Exercise task
Consider the listing below. Extract exactly the lines from the line containing "hide_parts(name)" to the line containing "FLOOR_GAP = 0.0002", both included.

Information supplied
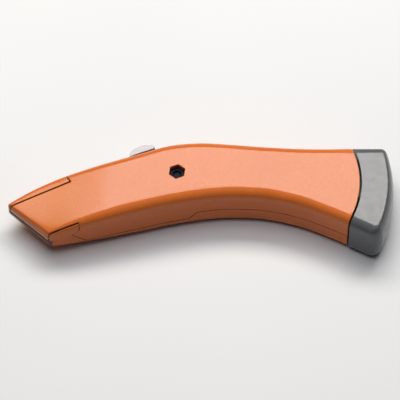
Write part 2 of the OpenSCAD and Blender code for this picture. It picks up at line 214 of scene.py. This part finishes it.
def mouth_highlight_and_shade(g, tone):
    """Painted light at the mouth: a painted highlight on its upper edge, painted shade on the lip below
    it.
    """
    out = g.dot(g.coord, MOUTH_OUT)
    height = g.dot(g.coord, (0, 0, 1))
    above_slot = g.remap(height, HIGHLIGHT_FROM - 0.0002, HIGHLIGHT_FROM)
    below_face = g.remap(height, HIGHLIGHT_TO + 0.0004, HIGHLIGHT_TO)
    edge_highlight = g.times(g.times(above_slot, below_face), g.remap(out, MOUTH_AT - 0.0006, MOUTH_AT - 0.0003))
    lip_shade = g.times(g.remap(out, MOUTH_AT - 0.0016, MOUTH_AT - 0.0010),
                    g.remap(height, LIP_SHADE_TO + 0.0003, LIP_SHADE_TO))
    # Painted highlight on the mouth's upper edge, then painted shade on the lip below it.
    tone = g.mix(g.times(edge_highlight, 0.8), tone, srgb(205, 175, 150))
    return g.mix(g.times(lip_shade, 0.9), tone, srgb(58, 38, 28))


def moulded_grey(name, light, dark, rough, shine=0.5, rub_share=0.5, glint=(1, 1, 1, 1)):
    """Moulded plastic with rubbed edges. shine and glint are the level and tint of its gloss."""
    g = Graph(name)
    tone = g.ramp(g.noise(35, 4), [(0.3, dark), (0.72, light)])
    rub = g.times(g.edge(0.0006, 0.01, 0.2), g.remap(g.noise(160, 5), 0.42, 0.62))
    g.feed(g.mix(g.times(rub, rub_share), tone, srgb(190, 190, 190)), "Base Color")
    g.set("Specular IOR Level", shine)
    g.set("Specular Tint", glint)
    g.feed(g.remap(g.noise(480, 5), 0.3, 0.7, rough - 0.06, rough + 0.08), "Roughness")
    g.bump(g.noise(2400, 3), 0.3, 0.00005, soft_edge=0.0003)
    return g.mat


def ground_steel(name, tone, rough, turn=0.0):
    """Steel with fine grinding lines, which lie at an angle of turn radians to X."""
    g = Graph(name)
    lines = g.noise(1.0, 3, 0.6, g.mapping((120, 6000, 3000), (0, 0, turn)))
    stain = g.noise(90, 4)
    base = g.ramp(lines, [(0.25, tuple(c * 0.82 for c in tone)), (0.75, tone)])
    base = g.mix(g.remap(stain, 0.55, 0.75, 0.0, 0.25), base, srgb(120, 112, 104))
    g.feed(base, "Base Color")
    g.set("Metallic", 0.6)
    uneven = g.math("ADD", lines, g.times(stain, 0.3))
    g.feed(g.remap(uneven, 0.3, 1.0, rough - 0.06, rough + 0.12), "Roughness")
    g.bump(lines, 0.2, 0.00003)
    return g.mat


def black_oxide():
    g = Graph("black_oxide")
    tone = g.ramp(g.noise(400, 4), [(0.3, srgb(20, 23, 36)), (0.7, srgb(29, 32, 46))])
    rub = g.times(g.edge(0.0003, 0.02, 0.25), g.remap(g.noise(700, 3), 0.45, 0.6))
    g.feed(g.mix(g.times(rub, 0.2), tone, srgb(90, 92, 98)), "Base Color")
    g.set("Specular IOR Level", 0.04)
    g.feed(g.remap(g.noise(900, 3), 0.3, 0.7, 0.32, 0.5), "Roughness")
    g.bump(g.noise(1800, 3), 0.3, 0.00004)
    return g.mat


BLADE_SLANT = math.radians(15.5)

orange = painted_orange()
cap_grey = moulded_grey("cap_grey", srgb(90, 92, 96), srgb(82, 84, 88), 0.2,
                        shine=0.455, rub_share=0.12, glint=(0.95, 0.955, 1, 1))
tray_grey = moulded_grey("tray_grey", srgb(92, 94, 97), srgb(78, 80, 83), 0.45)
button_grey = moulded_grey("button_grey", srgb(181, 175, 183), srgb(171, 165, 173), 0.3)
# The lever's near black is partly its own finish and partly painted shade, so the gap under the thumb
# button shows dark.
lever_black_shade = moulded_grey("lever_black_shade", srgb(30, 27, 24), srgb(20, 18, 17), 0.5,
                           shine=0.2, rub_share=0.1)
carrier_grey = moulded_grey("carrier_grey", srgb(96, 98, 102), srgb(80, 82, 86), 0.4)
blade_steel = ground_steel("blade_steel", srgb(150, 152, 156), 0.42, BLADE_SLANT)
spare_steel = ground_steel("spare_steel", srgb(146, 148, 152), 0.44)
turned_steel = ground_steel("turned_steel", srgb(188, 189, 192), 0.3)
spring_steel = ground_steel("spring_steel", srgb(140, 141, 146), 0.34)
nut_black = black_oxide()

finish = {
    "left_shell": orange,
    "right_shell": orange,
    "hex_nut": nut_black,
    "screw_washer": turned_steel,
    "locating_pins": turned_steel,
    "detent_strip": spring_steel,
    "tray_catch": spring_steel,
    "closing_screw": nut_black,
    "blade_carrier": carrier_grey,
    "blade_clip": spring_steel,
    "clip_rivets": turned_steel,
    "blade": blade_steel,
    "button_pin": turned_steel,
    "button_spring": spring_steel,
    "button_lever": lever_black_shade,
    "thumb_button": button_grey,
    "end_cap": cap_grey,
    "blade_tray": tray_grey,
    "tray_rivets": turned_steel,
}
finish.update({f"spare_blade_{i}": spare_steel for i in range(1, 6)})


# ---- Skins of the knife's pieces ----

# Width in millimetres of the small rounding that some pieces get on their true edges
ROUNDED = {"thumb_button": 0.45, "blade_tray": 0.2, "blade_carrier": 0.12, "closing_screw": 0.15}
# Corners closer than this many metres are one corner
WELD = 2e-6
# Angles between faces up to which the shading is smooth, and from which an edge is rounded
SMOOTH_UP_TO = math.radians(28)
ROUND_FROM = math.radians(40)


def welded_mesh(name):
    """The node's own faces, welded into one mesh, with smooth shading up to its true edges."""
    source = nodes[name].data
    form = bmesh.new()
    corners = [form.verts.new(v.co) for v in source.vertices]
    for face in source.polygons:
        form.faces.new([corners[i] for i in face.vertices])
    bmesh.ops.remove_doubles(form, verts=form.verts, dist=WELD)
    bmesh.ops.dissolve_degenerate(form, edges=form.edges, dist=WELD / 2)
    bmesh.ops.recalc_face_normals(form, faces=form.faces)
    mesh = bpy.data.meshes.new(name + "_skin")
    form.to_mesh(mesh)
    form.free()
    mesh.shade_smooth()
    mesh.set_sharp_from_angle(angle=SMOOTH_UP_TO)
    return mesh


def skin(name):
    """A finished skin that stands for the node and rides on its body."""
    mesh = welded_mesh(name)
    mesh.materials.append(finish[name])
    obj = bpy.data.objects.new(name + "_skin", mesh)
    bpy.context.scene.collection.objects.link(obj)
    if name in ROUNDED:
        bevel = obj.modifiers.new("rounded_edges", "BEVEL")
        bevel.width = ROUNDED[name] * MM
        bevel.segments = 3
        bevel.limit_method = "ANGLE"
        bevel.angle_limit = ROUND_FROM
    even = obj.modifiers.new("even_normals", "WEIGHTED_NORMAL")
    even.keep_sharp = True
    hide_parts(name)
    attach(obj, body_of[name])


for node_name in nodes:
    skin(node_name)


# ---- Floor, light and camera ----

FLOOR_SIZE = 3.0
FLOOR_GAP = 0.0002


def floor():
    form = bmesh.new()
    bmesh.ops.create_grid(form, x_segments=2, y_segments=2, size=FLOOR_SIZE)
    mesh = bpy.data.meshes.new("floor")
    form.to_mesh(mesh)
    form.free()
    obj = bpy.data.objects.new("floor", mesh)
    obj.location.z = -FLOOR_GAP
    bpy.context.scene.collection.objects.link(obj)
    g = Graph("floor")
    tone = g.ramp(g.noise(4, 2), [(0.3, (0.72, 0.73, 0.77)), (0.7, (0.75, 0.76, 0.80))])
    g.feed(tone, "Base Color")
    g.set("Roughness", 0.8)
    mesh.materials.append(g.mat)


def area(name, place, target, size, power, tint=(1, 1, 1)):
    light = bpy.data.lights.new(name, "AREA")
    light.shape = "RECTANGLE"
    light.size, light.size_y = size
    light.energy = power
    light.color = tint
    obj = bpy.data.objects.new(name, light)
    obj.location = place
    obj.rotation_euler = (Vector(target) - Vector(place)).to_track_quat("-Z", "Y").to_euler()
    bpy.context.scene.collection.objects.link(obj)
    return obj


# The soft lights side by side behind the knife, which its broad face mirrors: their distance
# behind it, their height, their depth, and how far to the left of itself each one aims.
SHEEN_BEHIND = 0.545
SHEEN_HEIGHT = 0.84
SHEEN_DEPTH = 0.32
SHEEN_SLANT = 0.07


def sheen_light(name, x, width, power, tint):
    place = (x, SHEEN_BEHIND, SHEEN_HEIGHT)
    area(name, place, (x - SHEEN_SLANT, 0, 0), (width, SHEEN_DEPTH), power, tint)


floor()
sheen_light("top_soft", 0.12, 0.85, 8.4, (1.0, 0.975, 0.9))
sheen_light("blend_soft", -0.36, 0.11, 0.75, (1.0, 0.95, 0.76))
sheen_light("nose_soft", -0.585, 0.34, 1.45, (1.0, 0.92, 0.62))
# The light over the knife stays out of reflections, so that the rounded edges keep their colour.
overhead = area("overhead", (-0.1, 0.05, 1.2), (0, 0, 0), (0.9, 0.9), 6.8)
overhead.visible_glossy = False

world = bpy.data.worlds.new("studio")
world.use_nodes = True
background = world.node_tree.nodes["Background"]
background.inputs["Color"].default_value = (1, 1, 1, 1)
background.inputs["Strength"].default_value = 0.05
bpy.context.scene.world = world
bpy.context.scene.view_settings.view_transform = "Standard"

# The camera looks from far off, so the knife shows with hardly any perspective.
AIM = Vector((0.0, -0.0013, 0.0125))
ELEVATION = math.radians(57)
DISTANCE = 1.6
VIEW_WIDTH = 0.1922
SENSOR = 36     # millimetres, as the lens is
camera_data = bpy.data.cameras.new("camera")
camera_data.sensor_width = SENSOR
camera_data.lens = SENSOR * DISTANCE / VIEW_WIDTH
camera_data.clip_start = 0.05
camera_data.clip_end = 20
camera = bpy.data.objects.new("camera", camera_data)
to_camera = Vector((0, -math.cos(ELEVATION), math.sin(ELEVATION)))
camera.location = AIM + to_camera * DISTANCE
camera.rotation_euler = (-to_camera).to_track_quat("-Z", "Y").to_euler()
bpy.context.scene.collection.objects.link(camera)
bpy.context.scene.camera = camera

Finished exercise
    hide_parts(name)
    attach(obj, body_of[name])


for node_name in nodes:
    skin(node_name)


# ---- Floor, light and camera ----

FLOOR_SIZE = 3.0
FLOOR_GAP = 0.0002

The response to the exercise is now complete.